Reproduce only this span: the line containing "guide_rail()", the line containing "shown = obj.evaluated_get(depsgraph)", and every line between them, all exactly as given.

* BEGIN *

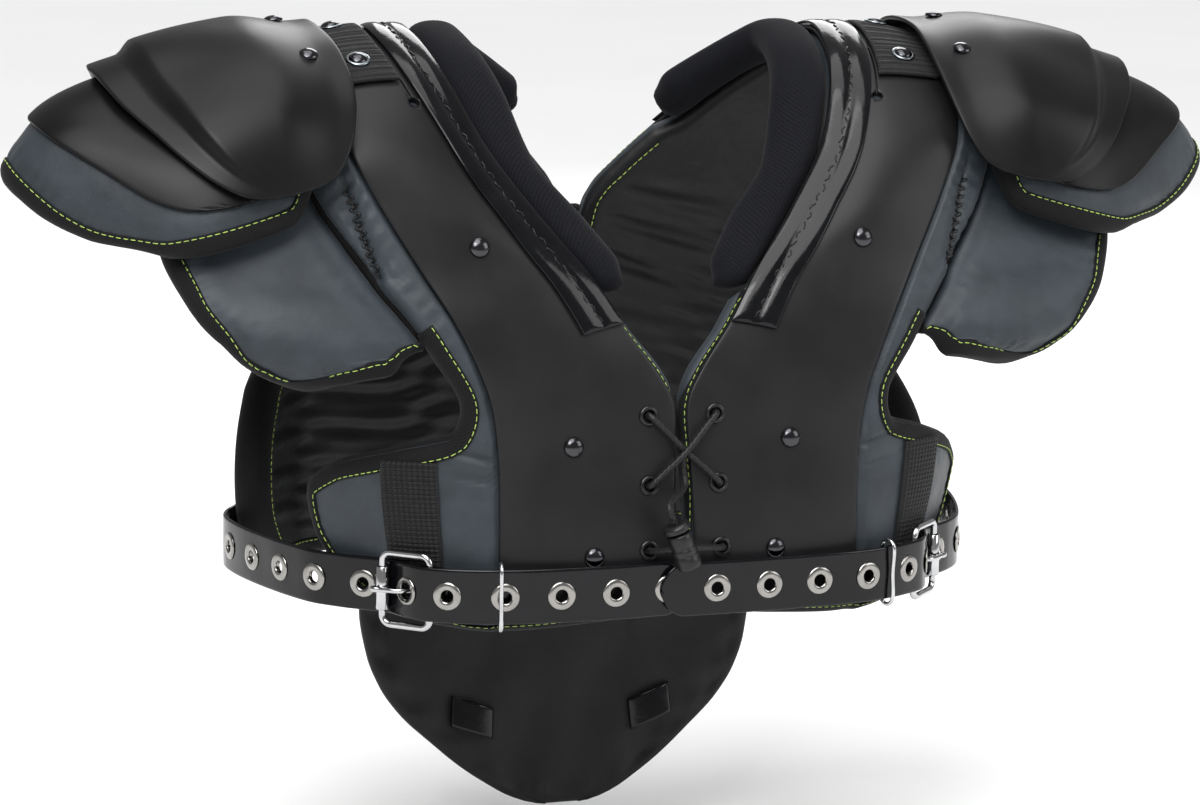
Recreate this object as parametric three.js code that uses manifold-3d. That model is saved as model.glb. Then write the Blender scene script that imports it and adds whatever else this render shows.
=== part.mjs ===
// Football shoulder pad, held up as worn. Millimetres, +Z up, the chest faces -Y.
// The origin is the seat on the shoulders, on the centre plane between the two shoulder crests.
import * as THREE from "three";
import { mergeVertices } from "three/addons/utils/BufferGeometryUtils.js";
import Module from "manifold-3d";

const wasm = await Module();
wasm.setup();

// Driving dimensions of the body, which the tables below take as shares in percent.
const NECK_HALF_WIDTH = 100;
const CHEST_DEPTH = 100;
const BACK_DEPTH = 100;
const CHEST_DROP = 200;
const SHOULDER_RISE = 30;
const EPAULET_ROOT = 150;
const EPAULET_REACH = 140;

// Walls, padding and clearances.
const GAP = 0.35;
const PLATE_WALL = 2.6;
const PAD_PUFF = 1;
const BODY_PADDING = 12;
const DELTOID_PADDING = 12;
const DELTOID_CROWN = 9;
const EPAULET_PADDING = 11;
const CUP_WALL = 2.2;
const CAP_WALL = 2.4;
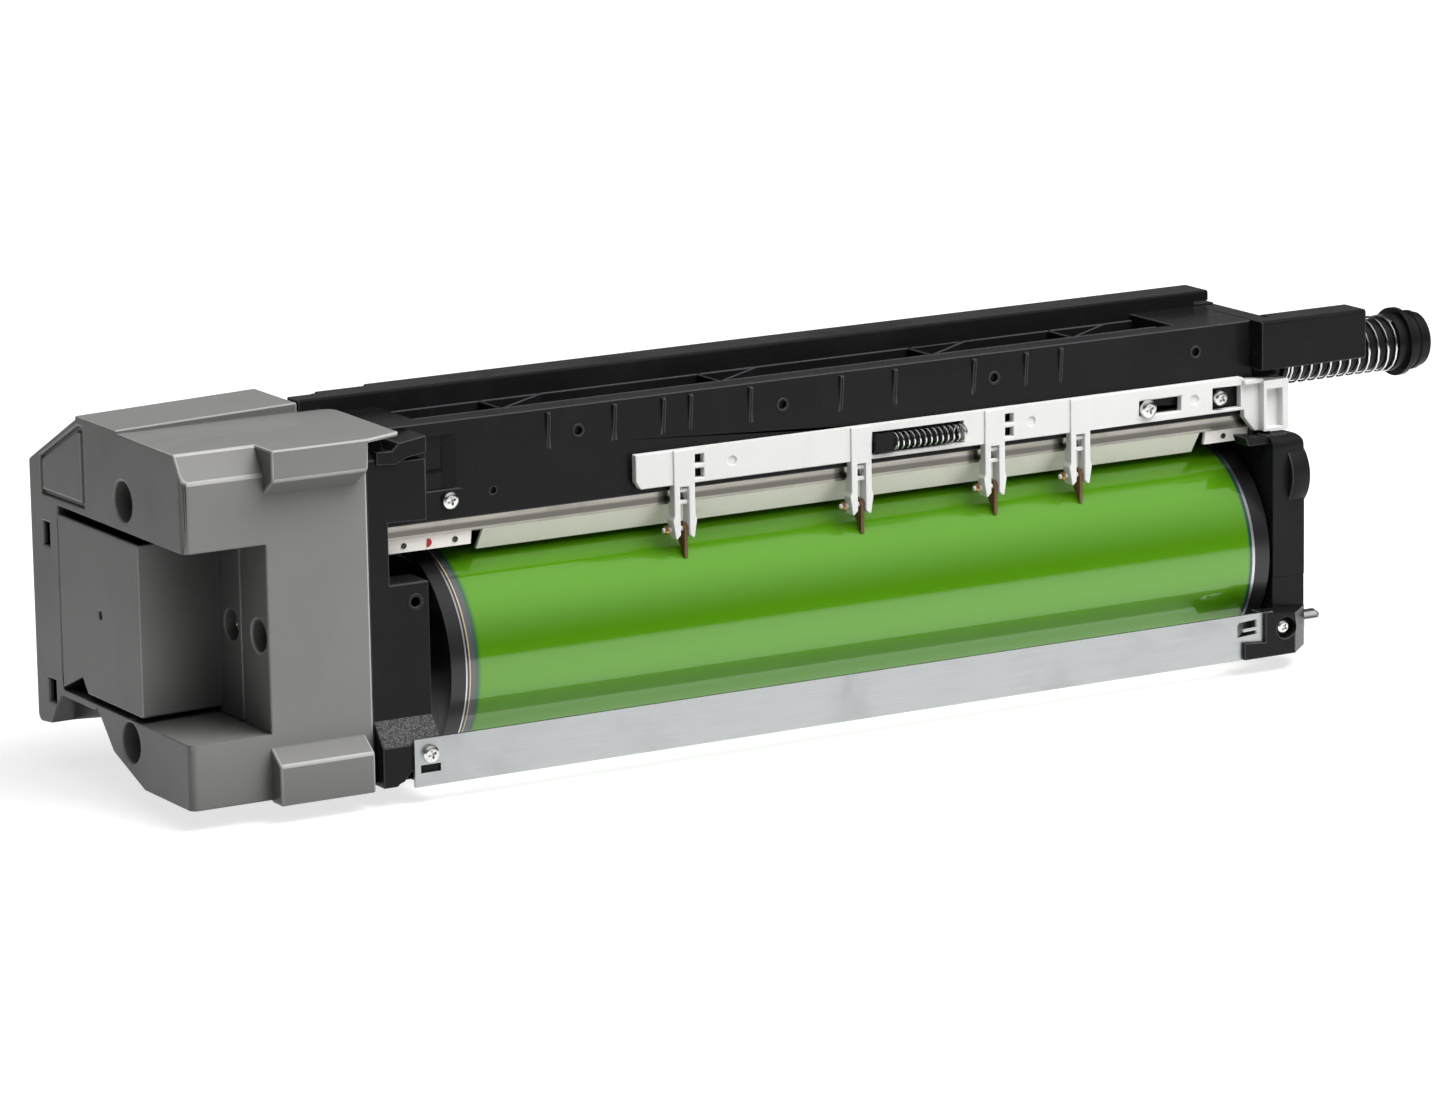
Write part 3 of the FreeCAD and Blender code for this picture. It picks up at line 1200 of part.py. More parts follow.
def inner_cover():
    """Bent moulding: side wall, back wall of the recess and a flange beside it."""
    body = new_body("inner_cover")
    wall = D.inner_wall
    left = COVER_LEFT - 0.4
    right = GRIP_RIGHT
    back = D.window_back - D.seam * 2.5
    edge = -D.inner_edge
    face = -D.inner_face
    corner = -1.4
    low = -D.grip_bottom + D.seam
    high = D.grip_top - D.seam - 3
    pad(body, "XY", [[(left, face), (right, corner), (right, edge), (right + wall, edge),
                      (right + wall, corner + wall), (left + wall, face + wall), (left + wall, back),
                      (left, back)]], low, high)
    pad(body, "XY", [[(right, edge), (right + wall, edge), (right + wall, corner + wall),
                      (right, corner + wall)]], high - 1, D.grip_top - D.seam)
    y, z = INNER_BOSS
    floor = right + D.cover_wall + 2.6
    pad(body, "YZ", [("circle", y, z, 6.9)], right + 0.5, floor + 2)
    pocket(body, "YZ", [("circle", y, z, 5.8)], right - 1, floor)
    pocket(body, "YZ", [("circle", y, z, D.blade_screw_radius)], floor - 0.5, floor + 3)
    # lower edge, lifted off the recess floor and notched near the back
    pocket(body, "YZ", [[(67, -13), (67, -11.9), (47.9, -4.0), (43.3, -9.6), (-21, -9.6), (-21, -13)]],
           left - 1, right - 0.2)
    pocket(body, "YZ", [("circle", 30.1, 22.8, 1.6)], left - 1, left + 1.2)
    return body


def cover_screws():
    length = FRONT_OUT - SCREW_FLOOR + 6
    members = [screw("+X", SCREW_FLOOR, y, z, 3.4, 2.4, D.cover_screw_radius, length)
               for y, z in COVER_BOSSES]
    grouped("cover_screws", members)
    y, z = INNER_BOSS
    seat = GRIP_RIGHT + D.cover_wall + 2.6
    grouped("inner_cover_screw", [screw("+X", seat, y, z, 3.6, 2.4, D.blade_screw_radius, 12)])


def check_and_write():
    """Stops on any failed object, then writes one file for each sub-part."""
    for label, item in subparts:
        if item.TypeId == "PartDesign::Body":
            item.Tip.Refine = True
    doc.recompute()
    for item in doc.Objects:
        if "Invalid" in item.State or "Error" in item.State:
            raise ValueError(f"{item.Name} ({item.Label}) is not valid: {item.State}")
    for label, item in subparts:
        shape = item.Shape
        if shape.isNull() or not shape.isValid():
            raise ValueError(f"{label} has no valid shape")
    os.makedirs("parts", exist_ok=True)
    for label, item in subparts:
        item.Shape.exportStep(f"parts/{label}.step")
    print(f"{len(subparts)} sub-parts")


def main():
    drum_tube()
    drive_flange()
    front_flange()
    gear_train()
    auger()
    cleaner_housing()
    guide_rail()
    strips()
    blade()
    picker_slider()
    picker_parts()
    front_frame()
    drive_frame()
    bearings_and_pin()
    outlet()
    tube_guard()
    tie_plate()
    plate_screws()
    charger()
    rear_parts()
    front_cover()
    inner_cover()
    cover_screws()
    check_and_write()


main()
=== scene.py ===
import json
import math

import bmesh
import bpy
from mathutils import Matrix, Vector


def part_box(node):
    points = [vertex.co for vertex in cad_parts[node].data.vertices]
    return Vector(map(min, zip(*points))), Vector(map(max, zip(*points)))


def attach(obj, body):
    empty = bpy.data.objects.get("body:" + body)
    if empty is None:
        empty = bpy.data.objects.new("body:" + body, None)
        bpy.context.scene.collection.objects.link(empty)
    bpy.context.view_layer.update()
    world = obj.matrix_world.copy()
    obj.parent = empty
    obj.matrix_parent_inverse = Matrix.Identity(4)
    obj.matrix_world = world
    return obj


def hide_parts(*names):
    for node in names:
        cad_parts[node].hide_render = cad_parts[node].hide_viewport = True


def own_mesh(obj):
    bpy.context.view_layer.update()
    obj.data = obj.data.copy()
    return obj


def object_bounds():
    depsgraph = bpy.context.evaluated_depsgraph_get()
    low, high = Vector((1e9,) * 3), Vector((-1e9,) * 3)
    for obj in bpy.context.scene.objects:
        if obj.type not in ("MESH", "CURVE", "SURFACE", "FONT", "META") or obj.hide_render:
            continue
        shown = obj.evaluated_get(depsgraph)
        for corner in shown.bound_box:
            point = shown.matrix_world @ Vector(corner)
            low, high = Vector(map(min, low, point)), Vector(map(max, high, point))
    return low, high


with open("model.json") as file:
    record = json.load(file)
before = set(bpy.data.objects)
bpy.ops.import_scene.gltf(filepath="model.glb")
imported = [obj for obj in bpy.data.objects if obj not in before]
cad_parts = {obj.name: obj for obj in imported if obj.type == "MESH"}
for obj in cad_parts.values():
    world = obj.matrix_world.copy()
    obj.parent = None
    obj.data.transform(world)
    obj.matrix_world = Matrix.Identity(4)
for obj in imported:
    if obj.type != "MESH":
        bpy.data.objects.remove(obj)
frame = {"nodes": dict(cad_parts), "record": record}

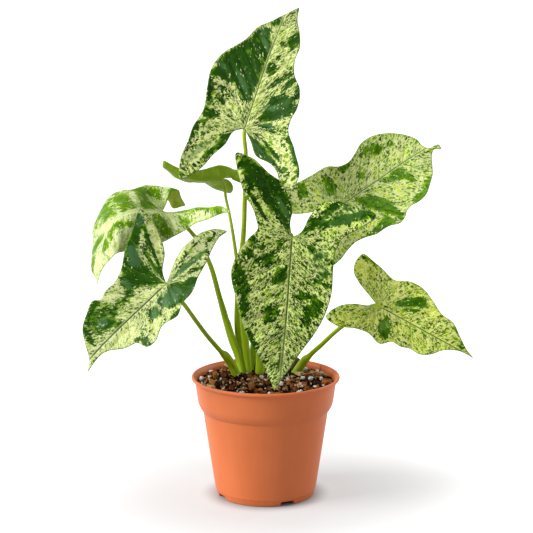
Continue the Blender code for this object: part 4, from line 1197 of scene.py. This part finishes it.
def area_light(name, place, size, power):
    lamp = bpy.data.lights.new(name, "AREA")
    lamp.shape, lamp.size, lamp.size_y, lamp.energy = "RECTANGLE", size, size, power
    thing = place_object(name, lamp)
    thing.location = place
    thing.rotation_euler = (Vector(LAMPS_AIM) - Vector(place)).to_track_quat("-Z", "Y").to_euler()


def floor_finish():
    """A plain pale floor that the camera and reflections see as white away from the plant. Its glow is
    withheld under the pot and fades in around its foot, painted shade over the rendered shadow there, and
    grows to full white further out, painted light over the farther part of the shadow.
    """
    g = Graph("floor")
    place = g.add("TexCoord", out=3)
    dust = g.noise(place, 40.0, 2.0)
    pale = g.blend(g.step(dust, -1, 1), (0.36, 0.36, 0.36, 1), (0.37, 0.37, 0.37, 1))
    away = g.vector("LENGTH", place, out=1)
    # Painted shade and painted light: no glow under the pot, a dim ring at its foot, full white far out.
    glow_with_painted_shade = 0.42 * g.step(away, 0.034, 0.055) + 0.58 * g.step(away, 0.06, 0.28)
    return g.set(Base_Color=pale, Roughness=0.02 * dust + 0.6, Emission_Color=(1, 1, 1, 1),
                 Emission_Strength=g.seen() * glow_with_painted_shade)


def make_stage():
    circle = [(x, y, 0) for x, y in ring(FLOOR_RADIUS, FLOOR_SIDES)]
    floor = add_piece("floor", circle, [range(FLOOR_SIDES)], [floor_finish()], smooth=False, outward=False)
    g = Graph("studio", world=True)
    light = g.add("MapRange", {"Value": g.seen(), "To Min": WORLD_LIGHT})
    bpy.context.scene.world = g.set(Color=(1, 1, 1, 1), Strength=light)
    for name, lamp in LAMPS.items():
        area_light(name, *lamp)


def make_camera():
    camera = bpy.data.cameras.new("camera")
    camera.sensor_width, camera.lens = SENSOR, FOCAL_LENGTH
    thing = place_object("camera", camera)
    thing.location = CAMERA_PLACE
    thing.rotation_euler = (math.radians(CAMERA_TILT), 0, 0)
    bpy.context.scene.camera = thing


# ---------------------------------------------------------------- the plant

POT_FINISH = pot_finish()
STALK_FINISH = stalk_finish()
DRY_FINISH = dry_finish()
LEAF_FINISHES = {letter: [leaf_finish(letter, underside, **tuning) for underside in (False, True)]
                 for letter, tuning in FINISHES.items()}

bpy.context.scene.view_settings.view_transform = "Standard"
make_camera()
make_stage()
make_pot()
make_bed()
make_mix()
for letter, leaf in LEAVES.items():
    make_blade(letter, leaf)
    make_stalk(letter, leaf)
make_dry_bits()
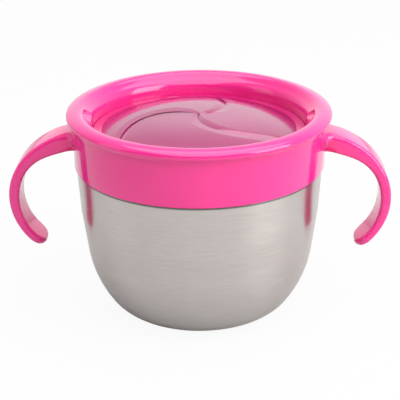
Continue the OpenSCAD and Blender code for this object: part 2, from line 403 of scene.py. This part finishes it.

* END *

** REPLY TO THE TASK **
    guide_rail()
    strips()
    blade()
    picker_slider()
    picker_parts()
    front_frame()
    drive_frame()
    bearings_and_pin()
    outlet()
    tube_guard()
    tie_plate()
    plate_screws()
    charger()
    rear_parts()
    front_cover()
    inner_cover()
    cover_screws()
    check_and_write()


main()
=== scene.py ===
import json
import math

import bmesh
import bpy
from mathutils import Matrix, Vector


def part_box(node):
    points = [vertex.co for vertex in cad_parts[node].data.vertices]
    return Vector(map(min, zip(*points))), Vector(map(max, zip(*points)))


def attach(obj, body):
    empty = bpy.data.objects.get("body:" + body)
    if empty is None:
        empty = bpy.data.objects.new("body:" + body, None)
        bpy.context.scene.collection.objects.link(empty)
    bpy.context.view_layer.update()
    world = obj.matrix_world.copy()
    obj.parent = empty
    obj.matrix_parent_inverse = Matrix.Identity(4)
    obj.matrix_world = world
    return obj


def hide_parts(*names):
    for node in names:
        cad_parts[node].hide_render = cad_parts[node].hide_viewport = True


def own_mesh(obj):
    bpy.context.view_layer.update()
    obj.data = obj.data.copy()
    return obj


def object_bounds():
    depsgraph = bpy.context.evaluated_depsgraph_get()
    low, high = Vector((1e9,) * 3), Vector((-1e9,) * 3)
    for obj in bpy.context.scene.objects:
        if obj.type not in ("MESH", "CURVE", "SURFACE", "FONT", "META") or obj.hide_render:
            continue
        shown = obj.evaluated_get(depsgraph)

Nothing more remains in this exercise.